In reading this post, please keep its age in mind.

We had occasion to look up a couple of ACT churches on the ACNC register recently. What we found was interesting. And made us wonder. So in no time we had a spreadsheet full of information. An Advanced Search for all charities with an ACT address, a status of ‘Active Registered’, and the ‘Charity Entity sub-type ‘Advancement of Religion’, gave us the additional information of the ABN, name, town/suburb, and postcode. For 255 charities.

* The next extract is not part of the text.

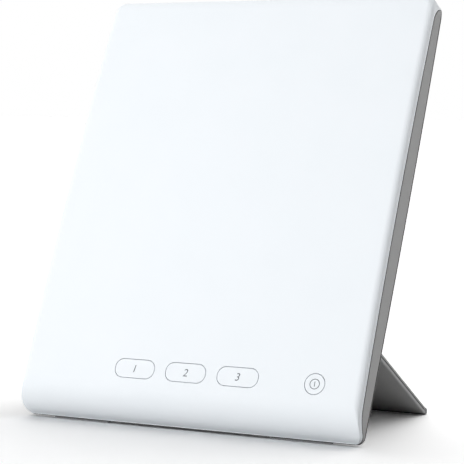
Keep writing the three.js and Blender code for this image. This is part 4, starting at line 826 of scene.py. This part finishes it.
def flap_path(inset):
    """Round the flap: along the hinge edge with its notches, up the right side, and back along the end. The
    inset moves every side but the hinge edge, which is round already."""
    wide, end, reach = FLAP_HALF_WIDTH - inset, FLAP_END - inset, NOTCH_REACH + inset
    up = np.append(barrel_steps, NOTCH_STEP)
    path = [[(-wide, -BARREL)]]
    start = -wide
    for middle in (-HINGE_X, HINGE_X):
        left, right = middle - NOTCH_HALF - inset, middle + NOTCH_HALF + inset
        path += [run((start, -BARREL), (left, -BARREL), 12)[1:], coords(left, up),
                 run((left, reach), (right, reach), 4), [(right, reach)], coords(right, up)[::-1]]
        start = right
    path += [run((start, -BARREL), (wide, -BARREL), 5)[1:], coords(wide, barrel_steps)[:-1],
             walk((wide, 0, 16), (wide, end, 36), (-wide, end, 16), (-wide, 0, 0)),
             coords(-wide, barrel_steps)[:0:-1]]
    return np.concatenate(path)


def flap_height(along):
    """Half the flap's thickness: a circle's height over the barrel, and the full half beyond it."""
    return np.sqrt(np.maximum(FLAP_HALF ** 2 - np.minimum(along, 0) ** 2, SPLIT ** 2))


def in_flap(spots):
    """How far plan points lie inside the flap's outline."""
    x, along = abs(spots[:, 0]), spots[:, 1]
    notch = np.maximum(abs(x - HINGE_X) - NOTCH_HALF, along - NOTCH_REACH)
    return np.minimum.reduce([FLAP_HALF_WIDTH - x, along + BARREL, FLAP_END - along, notch])


barrel_rows = np.meshgrid(np.linspace(-140, 140, 61), joined(barrel_steps[1:], [0.4, 1.2, 3.0]))
flap_spots = joined(coords(*barrel_rows).reshape(-1, 2), spread(-140, 140, 6, 121, 7))
for side, name, node, screws in SHELLS:
    skin = Skin()
    rings = []
    for inset, drop in turns(SHELL_ROUND):
        spots = flap_path(inset)
        rings.append(at_depth(spots, side * np.maximum(flap_height(spots[:, 1]) - drop, SPLIT)))
    top, low = skin.tube(*rings, at_depth(flap_path(0), side * SPLIT))
    hollow = outline_of(*HOLLOW, 0, 5, 12)
    rim, ceiling = skin.tube(at_depth(hollow, side * SPLIT), at_depth(hollow, side * CEILING))
    recesses, bosses = [], []
    for x, y in screws:
        first, last = skin.tube(*circles(
            x, y, (RECESS_MOUTH, -FLAP_HALF), (RECESS, RECESS_EDGE - FLAP_HALF),
            (RECESS, -CEILING), (STAND_HOLE, -CEILING), (STAND_HOLE, -SPLIT), (BOSS, -SPLIT),
            (BOSS, -CEILING)))
        recesses.append(first)
        bosses.append(last)
    mouths = [disc(x, y, RECESS_MOUTH) for x, y in screws]
    skin.plate([top, *recesses],
               lambda spots: np.minimum.reduce([in_flap(spots) - SHELL_ROUND * (spots[:, 1] > 0)]
                                               + [beyond(spots, *mouth) for mouth in mouths]),
               lambda along: side * flap_height(along), flap_spots)
    skin.plate([low, rim], lambda spots: np.minimum(in_flap(spots), beyond(spots, *HOLLOW)), side * SPLIT)
    skin.plate([ceiling, *bosses], within(HOLLOW, 0, *[(disc(x, y, BOSS), 0) for x, y in screws]),
               side * CEILING)
    dress(skin.make(name, fold, GREY_ABS), "stand", node)

# Screws: cross-recessed pan heads in zinc-plated steel, cold headed and rolled. Six hold the housing, four
# the flap's shells together, and two each hinge bracket to the pocket's floor. Each kind has its word in the
# node names, its body and that body's frame, the places, the depth under the head, the way the head points,
# and (radius, length, radius and height of the head).
SCREWS = {
    "housing": ("housing", "panel", lean, SCREW_PLACES, 22.462, 1, (1.25, 8, 3, 2.2)),
    "bracket": ("bracket", "panel", lean, BRACKET_SCREWS, POCKET_DEPTH - 1.1, 1, (1, 3, 2.1, 1.1)),
    "flap": ("stand", "stand", fold, STAND_SCREWS, -CEILING, -1, (1, 2.6, 2.1, 1.1)),
}

# Zinc plating on steel: a cool grey metal with a soft, slightly cloudy lustre
ZINC_STEEL = new_material("zinc_plated_steel", "#a9acb0", 0.36, (3.0, "#9fa2a6", "#b2b5b8", 3.0),
                          patches=(2.0, 0.28, 0.44), Metallic=1.0)


def cross(angle, arm, half):
    """Radius of a cross with arms `arm` long and 2 half wide: the nearer of an arm's end and its side."""
    off = np.abs((angle + np.pi / 4) % (np.pi / 2) - np.pi / 4)
    return np.minimum(arm / np.cos(off), half / np.maximum(np.sin(off), 1e-3))


def screw_rings(spot, way, radius, length, head, high):
    """Rings about the screw's line, (radius, distance along it from under the head), with the cross let in.
    The head's rim is rounded by 0.18 of its height, and the cross is given as shares of the head."""
    angle = np.linspace(0, 2 * np.pi, 65)[:-1]
    edge = 0.18 * high
    rings = [(0.001, -length), (radius, radius - length), (radius, 0), (head, 0), (head, high - 2 * edge),
             (head - 0.3 * edge, high - edge), (head - 1.2 * edge, high - 0.2 * edge),
             (head - 2.5 * edge, high), (0.8 * head, high), (cross(angle, 0.6 * head, 0.17 * head), high),
             (cross(angle, 0.34 * head, 0.12 * head), 0.42 * high), (0.001, 0.32 * high)]
    return np.array([spot + coords(reach * np.cos(angle), way * along, reach * np.sin(angle))
                     for reach, along in rings])


for kind, (of_kind, body, place, spots, depth, way, size) in SCREWS.items():
    for i, (x, z) in enumerate(spots, 1):
        piece = rod(f"{kind}_screw_head_{i}", screw_rings((x, depth, z), way, *size), place, ZINC_STEEL)
        dress(piece, body, f"{of_kind}_screw_{i}")

# Hinges: each has a stamped steel bracket with two ears, a pin, and a leaf whose knuckle is curled round the
# pin and grips it, so that the flap stays where it is put. The socket is a moulded block with a steel pin in
# its bore. These keep the solids' shapes, and only their edges are broken.


# Glass-filled black plastic: nearly matt, with a faint flow pattern
BLACK_PLASTIC = new_material("glass_filled_black_plastic", "#1c1c1e", 0.5, (2.0, "#18181a", "#232325", 3.0),
                             (0.8, 0.02, 0.6, 2.0), IOR=1.5)


def softened(node, name, body, material, width_mm):
    """A merged copy of a CAD piece with its edges broken, as a press tool or a mould leaves them."""
    mesh = frame["nodes"][node].data.copy()
    merge_doubles(mesh, 1e-6, math.radians(1))
    mesh.shade_smooth()
    mesh.set_sharp_from_angle(angle=SHARP_ANGLE)
    only_material(mesh, material)
    piece = put_in(name, mesh)
    bevelled(piece, width_mm)
    dress(piece, body, node)


for kind, body in (("bracket", "panel"), ("pin", "panel"), ("leaf", "stand")):
    for node in (f"hinge_{kind}_left", f"hinge_{kind}_right"):
        softened(node, f"{node}_finished", body, ZINC_STEEL, 0.12)
softened("dc_inlet", "power_socket", "panel", BLACK_PLASTIC, 0.2)

# Inside: what the cover and housing hide. The frame, tray and key guide are white ABS, the diffuser a matt
# sheet, and the plate that carries the LED boards is rolled aluminium. Boards, leads and switches are
# bought-in parts.
WHITE_ABS = new_material("white_abs", "#e6e6e2", 0.5, (8, "#e1e1dd", "#eaeae7"), (0.8, 0.03, 0.5), IOR=1.53)
DIFFUSER_SHEET = new_material("matt_polystyrene_sheet", "#f3f3ef", 0.75, (12, "#f0f0ec", "#f5f5f2"),
                              (0.4, 0.02, 0.6), IOR=1.59)

# Rolled aluminium: fine straight marks along the rolling direction, here across the plate
ALUMINIUM = new_material("rolled_aluminium", "#c6c8ca", 0.38, Metallic=1.0,
                         patches=(1000, 0.3, 0.48, 2.0, 0.5, (8.0, 900.0, 900.0)))

# Solder mask over glass cloth: the weave, about 0.5 mm, shows faintly through the lacquer
GREEN_BOARD = new_material("green_solder_mask", "#1f5d3a", 0.35, (0.8, "#1b5635", "#246641", 3.0), IOR=1.5)
WHITE_BOARD = new_material("white_solder_mask", "#ecece7", 0.35, (0.8, "#e8e8e3", "#f0f0ec", 3.0), IOR=1.5)

# Soft PVC skin on the leads, and polyester film on the ribbon
LEAD_SKIN = new_material("soft_pvc", "#2a2a2c", 0.5, (3, "#262628", "#303032"), IOR=1.53)
RIBBON_FILM = new_material("polyester_film", "#e4e4de", 0.3, (5, "#dfdfd9", "#e8e8e3"), IOR=1.57)

INNER_FINISHES = [
    (WHITE_ABS, ["inner_frame", "reflector_tray", "key_carrier"]), (DIFFUSER_SHEET, ["diffuser_sheet"]),
    (ALUMINIUM, ["chassis_plate"]), (GREEN_BOARD, ["driver_board", "key_board"]),
    (LEAD_SKIN, ["power_lead", "led_lead"]), (RIBBON_FILM, ["key_ribbon"]),
    (WHITE_BOARD, [f"led_bar_{i}" for i in range(1, 7)]),
    (BLACK_PLASTIC, [f"key_{part}_{i}" for part in ("switch", "plunger") for i in range(1, 5)]),
]
for material, names in INNER_FINISHES:
    for node in names:
        only_material(frame["nodes"][node].data, material)

# Floor: a white sheet that runs on under the lamp and out of view, and takes its soft shadow. It shows a
# lighter tone to the camera than to the light that bounces off it.
FLOOR_HALF = 12.0
FLOOR_TO_LIGHT, FLOOR_TO_CAMERA = 0.85, 1.62
floor_mesh = bpy.data.meshes.new("floor")
corners = [(FLOOR_HALF * x, FLOOR_HALF * y, 0) for x, y in ((-1, -1), (1, -1), (1, 1), (-1, 1))]
floor_mesh.from_pydata(corners, [], [(0, 1, 2, 3)])
white_sheet = bpy.data.materials.new("white_sheet")
white_sheet.use_nodes = True
tree = white_sheet.node_tree
tree.nodes.remove(tree.nodes["Principled BSDF"])
seen = add_node(tree, "ShaderNodeLightPath").outputs["Is Camera Ray"]
tone = add_node(tree, "ShaderNodeMapRange",
                {"Value": seen, "To Min": FLOOR_TO_LIGHT, "To Max": FLOOR_TO_CAMERA}).outputs["Result"]
sheet = add_node(tree, "ShaderNodeBsdfDiffuse", {"Color": tone}).outputs["BSDF"]
tree.links.new(sheet, tree.nodes["Material Output"].inputs["Surface"])
floor_mesh.materials.append(white_sheet)
floor = put_in("floor", floor_mesh)

# Light: a white room, dim in front and bright behind, and one broad soft lamp low in front, on the viewer's
# left. The lamp leaves the floor alone and makes no highlight. The camera, reflections and what is seen
# through clear things meet the room as plain white.
ROOM_FRONT, ROOM_BACK = 0.04, 1.6
DIM_UNTIL, BRIGHT_FROM = -0.3, 0.6
LAMP_PLACE, LAMP_AIM = Vector((-0.8, -2.45, 1.25)), Vector((0, 0, 0.17))
LAMP_SIZE, LAMP_POWER = 1.5, 71
world = bpy.data.worlds.new("white_room")
bpy.context.scene.world = world
world.use_nodes = True
tree = world.node_tree
around = add_node(tree, "ShaderNodeTexCoord").outputs["Generated"]
way = add_node(tree, "ShaderNodeSeparateXYZ", {"Vector": around})
level = add_node(tree, "ShaderNodeMapRange",
                 {"Value": way.outputs["Y"], "From Min": DIM_UNTIL, "From Max": BRIGHT_FROM,
                  "To Min": ROOM_FRONT, "To Max": ROOM_BACK}, interpolation_type="SMOOTHSTEP")
room = tree.nodes["Background"]
room.inputs["Color"].default_value = (1, 1, 1, 1)
tree.links.new(level.outputs[0], room.inputs["Strength"])
path = add_node(tree, "ShaderNodeLightPath")
seen = path.outputs["Is Camera Ray"]
for kind in ("Is Glossy Ray", "Is Transmission Ray"):
    seen = add_node(tree, "ShaderNodeMath", {0: seen, 1: path.outputs[kind]}, operation="MAXIMUM").outputs[0]
plain = add_node(tree, "ShaderNodeBackground", {"Color": (1, 1, 1, 1), "Strength": 1.0})
either = add_node(tree, "ShaderNodeMixShader", {0: seen, 1: room.outputs[0], 2: plain.outputs[0]})
tree.links.new(either.outputs[0], tree.nodes["World Output"].inputs["Surface"])
lamp_data = bpy.data.lights.new("soft_lamp", "AREA")
lamp_data.shape, lamp_data.size, lamp_data.energy = "DISK", LAMP_SIZE, LAMP_POWER
lamp = put_in("soft_lamp", lamp_data)
lamp.location = LAMP_PLACE
lamp.rotation_euler = (LAMP_AIM - LAMP_PLACE).to_track_quat("-Z", "Y").to_euler()
lamp.visible_glossy = False
left_dark = bpy.data.collections.new("kept_out_of_the_lamp")
left_dark.objects.link(floor)
left_dark.collection_objects[0].light_linking.link_state = "EXCLUDE"
lamp.light_linking.receiver_collection = left_dark
bpy.context.scene.view_settings.view_transform = "Standard"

We then looked up every 5th one and recorded whether

  1. the 2013 Annual Information Statement (AIS 2013) had been lodged
  2. there was a red ‘Overdue by 7 months’ message
  3. the AIS 2014 had been lodged
  4. it was a Basic Religious Charity
  5. there were Responsible Persons recorded
  6. a governing document had been lodged, and, via the ABN
  7. the charity was incorporated.

Additionally, for all charities with a name beginning with an A through to the Canberra Korean Church we recorded items 1 and 2 above. The sample for this information was therefore 119 charities (and included our own record).

Here are the results:

  • 55% had no ‘governing document’ (normally a constitution)
  • 27% were blank under the heading ‘Responsible Persons’
  • 27% had only one person under this heading. (The circumstances where only one responsible person would be correct are very limited.)
    • If the above two results were in any way due to the absence of an AIS 2013, this would only explain 1/5th of them.
  • 18%, although incorporated, and therefore ineligible to be a Basic Religious Charity, had a ‘Yes’ in this box.
  • Even with the extra three months the ACNC allowed for the AIS 2013, 10% had a red ‘Overdue by 7 months’ message
  • Only 4% had lodged their AIS 2014. (The majority are due by the end of this month.)
  • 2% were not required to submit an AIS 2013 (because they started not long before the end of 2013-14). (We are one of these charities.)
  • 25% were not incorporated but were not recorded as a Basic Religious Charity. (It is possible that such a charity was ineligible on other grounds, although with religious bodies this would explain only a few, at most, of these cases.)

If you think that charities advancing religion in the ACT would be reasonably representative of such charities Australia wide, and I can’t immediately see why they wouldn’t be, then you have the state of the entire database for this sub-type.

As for an extension of the results to the entire 60,000 odd database? I’ll leave that to you to decide.